EXERCISE OBJECTIVE: Using the listing below, copy exactly the lines from the one containing "Turn this picture" to the one containing "LOCKNUT_H = 0.0032", both lines included, and no others.

____ THE RECORDS

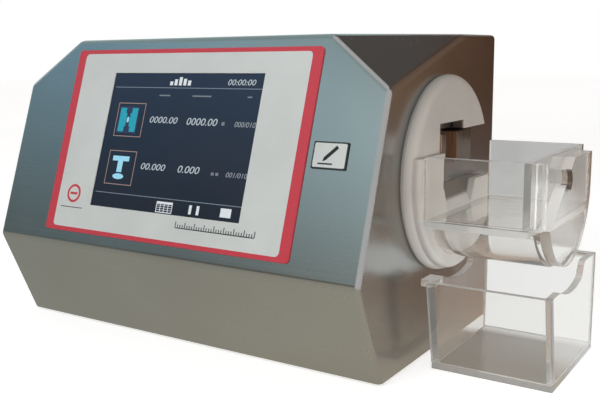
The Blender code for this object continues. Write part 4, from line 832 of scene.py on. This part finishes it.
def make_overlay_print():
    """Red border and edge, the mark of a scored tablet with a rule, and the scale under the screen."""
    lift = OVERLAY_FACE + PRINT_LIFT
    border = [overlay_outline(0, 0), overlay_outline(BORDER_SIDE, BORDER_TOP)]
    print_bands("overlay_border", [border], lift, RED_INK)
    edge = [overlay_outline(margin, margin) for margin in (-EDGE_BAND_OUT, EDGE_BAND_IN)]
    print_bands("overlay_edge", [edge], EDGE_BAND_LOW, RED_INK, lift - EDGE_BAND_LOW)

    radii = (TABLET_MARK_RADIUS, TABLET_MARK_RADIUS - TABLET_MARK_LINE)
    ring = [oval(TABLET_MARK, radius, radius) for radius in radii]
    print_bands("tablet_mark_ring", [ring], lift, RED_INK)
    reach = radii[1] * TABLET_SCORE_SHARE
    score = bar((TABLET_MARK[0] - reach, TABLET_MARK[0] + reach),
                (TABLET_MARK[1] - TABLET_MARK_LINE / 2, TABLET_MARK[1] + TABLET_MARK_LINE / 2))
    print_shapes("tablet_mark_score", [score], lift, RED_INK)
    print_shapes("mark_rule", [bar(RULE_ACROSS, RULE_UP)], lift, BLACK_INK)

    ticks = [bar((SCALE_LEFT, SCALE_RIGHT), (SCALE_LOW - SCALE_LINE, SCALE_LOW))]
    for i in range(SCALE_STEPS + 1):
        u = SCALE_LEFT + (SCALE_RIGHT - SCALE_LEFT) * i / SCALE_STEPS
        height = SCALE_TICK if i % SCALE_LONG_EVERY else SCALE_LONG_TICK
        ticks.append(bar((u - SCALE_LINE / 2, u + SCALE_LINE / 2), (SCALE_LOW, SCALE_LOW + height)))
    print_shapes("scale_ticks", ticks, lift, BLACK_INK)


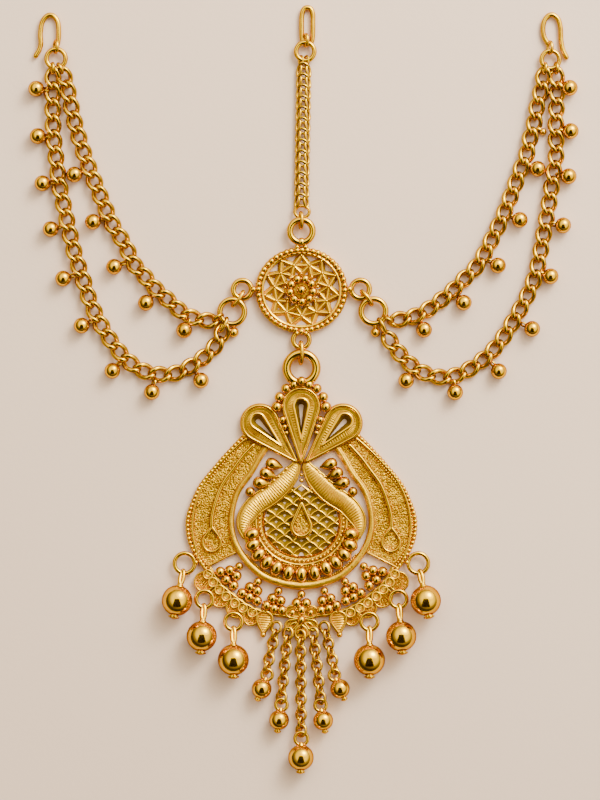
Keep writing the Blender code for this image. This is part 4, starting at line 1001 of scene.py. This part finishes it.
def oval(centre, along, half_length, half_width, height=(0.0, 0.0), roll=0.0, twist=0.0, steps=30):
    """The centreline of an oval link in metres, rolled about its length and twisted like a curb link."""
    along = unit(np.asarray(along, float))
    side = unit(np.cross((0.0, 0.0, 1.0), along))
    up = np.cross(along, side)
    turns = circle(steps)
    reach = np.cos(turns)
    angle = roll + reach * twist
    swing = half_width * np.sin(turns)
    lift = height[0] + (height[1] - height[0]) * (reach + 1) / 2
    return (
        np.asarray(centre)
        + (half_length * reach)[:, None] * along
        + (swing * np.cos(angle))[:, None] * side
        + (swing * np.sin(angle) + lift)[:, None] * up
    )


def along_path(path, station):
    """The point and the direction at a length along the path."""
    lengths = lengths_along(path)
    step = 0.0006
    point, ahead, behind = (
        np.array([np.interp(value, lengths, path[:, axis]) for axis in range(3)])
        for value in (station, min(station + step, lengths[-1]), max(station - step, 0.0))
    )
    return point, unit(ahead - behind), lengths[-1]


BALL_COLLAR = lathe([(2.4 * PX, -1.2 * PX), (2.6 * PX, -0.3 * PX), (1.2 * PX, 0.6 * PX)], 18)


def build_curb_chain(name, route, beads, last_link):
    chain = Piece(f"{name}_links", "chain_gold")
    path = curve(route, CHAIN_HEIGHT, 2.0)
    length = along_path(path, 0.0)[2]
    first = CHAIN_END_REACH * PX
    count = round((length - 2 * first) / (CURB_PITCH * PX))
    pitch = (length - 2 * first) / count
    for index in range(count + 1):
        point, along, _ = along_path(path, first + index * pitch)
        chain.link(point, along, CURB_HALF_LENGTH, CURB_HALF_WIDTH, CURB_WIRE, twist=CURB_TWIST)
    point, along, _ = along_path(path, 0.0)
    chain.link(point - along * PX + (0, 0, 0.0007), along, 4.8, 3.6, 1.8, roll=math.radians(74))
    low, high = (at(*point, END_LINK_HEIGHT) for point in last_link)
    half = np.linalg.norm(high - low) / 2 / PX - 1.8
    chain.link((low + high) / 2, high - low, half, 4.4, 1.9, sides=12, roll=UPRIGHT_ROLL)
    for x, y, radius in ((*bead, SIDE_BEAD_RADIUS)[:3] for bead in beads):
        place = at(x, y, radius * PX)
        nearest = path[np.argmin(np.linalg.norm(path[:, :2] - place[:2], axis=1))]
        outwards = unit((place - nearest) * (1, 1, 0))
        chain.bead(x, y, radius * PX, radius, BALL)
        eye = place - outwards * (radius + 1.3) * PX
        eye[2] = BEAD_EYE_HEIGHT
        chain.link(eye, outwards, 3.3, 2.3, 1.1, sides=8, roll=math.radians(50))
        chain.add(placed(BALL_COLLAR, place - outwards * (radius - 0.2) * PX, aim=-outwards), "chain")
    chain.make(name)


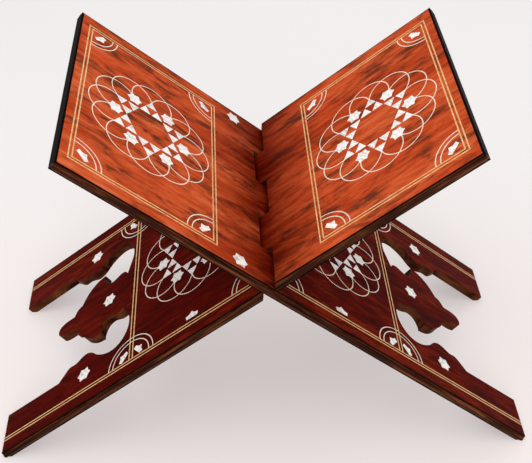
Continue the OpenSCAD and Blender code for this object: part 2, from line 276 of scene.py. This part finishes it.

________
____ THE RECORDS

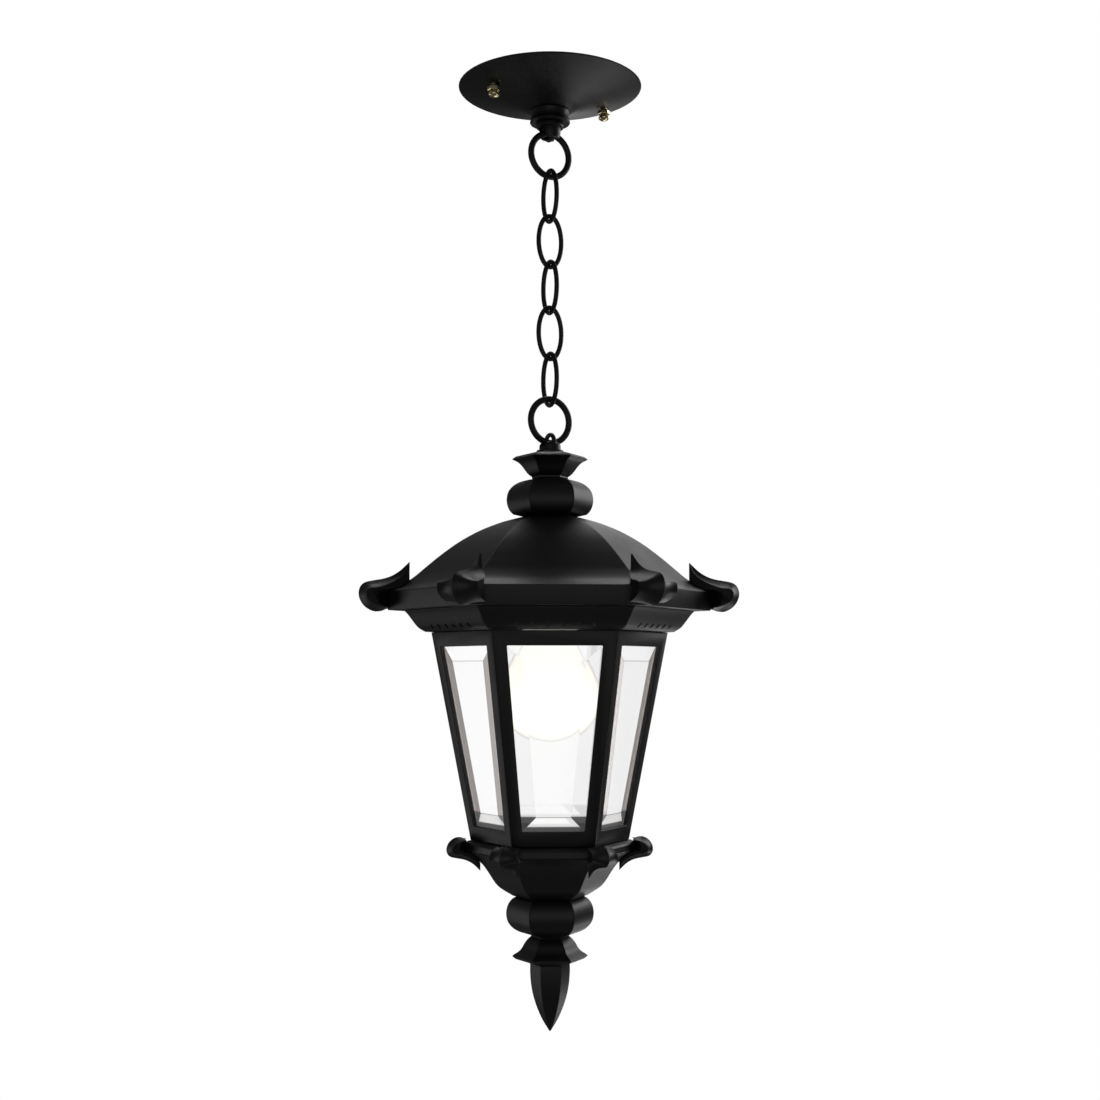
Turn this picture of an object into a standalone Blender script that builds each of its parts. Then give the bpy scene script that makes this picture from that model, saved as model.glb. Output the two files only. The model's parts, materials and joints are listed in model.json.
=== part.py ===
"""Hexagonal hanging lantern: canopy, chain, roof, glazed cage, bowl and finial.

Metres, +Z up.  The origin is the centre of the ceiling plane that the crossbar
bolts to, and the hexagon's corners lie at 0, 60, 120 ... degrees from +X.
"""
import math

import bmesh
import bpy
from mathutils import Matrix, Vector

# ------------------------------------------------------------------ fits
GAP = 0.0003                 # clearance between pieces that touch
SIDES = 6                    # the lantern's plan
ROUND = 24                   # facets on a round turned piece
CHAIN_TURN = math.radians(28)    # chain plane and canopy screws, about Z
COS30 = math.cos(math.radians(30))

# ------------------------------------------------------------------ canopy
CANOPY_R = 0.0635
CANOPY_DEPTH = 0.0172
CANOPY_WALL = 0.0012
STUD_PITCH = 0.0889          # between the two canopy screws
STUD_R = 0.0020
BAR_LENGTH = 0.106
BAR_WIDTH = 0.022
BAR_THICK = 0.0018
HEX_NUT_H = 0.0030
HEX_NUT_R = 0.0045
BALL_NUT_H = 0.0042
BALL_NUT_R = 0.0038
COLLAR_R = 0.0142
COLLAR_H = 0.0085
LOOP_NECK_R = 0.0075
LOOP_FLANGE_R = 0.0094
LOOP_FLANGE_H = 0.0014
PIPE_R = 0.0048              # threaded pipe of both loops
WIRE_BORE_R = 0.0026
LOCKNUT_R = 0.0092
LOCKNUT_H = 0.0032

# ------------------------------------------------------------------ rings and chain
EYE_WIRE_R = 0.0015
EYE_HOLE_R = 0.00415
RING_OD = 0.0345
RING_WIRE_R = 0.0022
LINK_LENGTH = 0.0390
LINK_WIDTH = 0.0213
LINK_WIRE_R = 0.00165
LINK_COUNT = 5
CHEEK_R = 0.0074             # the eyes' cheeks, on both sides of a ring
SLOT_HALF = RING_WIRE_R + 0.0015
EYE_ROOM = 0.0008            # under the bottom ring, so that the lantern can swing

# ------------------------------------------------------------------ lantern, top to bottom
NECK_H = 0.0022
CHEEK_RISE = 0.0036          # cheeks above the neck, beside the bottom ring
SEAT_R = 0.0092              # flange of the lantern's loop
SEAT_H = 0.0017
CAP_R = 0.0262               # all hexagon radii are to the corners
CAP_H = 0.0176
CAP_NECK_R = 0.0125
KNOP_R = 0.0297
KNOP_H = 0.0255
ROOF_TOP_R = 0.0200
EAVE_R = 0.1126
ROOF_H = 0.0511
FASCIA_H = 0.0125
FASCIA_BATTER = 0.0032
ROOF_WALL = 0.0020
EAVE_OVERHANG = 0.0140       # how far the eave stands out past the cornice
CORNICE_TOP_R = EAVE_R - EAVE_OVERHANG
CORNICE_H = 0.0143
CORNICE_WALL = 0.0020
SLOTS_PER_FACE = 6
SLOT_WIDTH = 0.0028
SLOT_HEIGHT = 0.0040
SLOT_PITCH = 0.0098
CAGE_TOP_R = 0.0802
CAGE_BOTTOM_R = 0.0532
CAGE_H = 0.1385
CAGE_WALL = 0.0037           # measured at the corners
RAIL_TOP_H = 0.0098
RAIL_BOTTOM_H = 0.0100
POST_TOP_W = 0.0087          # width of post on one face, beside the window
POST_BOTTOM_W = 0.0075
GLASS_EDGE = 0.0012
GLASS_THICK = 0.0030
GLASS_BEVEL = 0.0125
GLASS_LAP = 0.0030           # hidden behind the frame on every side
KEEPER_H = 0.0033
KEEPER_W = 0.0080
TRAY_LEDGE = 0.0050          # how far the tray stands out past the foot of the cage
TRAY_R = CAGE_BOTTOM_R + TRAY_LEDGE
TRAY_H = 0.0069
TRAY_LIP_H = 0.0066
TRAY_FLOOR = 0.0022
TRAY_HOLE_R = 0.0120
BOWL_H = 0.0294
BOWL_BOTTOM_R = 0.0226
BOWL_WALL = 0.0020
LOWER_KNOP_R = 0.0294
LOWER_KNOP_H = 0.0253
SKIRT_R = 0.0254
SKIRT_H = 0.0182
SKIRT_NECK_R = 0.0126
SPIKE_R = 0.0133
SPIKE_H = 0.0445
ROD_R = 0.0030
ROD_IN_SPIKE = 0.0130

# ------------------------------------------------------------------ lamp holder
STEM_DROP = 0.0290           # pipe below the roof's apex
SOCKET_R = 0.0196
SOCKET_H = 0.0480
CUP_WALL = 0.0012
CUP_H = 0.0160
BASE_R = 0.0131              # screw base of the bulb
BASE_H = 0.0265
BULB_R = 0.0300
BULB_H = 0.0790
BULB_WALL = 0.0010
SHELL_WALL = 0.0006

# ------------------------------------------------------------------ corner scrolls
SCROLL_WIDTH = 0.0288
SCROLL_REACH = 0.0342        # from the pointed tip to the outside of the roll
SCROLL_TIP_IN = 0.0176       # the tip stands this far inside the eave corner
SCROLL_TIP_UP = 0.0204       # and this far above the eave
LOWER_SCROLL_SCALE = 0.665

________
____ THE RECORDS

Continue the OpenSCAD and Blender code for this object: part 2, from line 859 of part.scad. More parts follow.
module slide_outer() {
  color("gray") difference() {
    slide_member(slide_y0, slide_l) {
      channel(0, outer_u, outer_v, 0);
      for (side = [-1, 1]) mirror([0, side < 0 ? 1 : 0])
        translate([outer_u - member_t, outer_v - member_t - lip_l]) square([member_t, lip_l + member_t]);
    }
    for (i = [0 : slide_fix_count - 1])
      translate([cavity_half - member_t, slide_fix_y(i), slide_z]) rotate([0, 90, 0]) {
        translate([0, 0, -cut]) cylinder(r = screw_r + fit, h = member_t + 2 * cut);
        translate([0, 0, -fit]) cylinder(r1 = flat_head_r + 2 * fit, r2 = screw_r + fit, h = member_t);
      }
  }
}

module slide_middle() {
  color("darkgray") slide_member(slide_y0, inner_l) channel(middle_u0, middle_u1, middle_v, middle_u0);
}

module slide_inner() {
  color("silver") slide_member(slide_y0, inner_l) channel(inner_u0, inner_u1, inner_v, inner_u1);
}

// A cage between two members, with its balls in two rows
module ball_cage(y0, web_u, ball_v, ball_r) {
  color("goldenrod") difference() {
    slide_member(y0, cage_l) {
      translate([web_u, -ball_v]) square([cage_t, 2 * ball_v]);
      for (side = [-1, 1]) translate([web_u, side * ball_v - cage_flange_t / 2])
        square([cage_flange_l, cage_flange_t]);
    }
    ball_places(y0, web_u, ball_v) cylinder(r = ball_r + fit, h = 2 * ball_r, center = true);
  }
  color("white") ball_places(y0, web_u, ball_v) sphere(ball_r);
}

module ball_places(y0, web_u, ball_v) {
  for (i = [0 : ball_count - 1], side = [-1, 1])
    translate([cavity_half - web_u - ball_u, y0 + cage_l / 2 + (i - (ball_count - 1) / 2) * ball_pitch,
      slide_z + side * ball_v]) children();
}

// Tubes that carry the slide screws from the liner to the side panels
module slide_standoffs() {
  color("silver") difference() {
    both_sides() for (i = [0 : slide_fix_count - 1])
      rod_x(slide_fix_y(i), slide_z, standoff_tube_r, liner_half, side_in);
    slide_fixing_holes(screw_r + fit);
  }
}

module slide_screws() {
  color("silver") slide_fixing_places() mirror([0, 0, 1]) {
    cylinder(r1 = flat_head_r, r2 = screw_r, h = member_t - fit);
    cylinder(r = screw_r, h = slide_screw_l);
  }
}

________

REPLY:
Turn this picture of an object into a standalone Blender script that builds each of its parts. Then give the bpy scene script that makes this picture from that model, saved as model.glb. Output the two files only. The model's parts, materials and joints are listed in model.json.
=== part.py ===
"""Hexagonal hanging lantern: canopy, chain, roof, glazed cage, bowl and finial.

Metres, +Z up.  The origin is the centre of the ceiling plane that the crossbar
bolts to, and the hexagon's corners lie at 0, 60, 120 ... degrees from +X.
"""
import math

import bmesh
import bpy
from mathutils import Matrix, Vector

# ------------------------------------------------------------------ fits
GAP = 0.0003                 # clearance between pieces that touch
SIDES = 6                    # the lantern's plan
ROUND = 24                   # facets on a round turned piece
CHAIN_TURN = math.radians(28)    # chain plane and canopy screws, about Z
COS30 = math.cos(math.radians(30))

# ------------------------------------------------------------------ canopy
CANOPY_R = 0.0635
CANOPY_DEPTH = 0.0172
CANOPY_WALL = 0.0012
STUD_PITCH = 0.0889          # between the two canopy screws
STUD_R = 0.0020
BAR_LENGTH = 0.106
BAR_WIDTH = 0.022
BAR_THICK = 0.0018
HEX_NUT_H = 0.0030
HEX_NUT_R = 0.0045
BALL_NUT_H = 0.0042
BALL_NUT_R = 0.0038
COLLAR_R = 0.0142
COLLAR_H = 0.0085
LOOP_NECK_R = 0.0075
LOOP_FLANGE_R = 0.0094
LOOP_FLANGE_H = 0.0014
PIPE_R = 0.0048              # threaded pipe of both loops
WIRE_BORE_R = 0.0026
LOCKNUT_R = 0.0092
LOCKNUT_H = 0.0032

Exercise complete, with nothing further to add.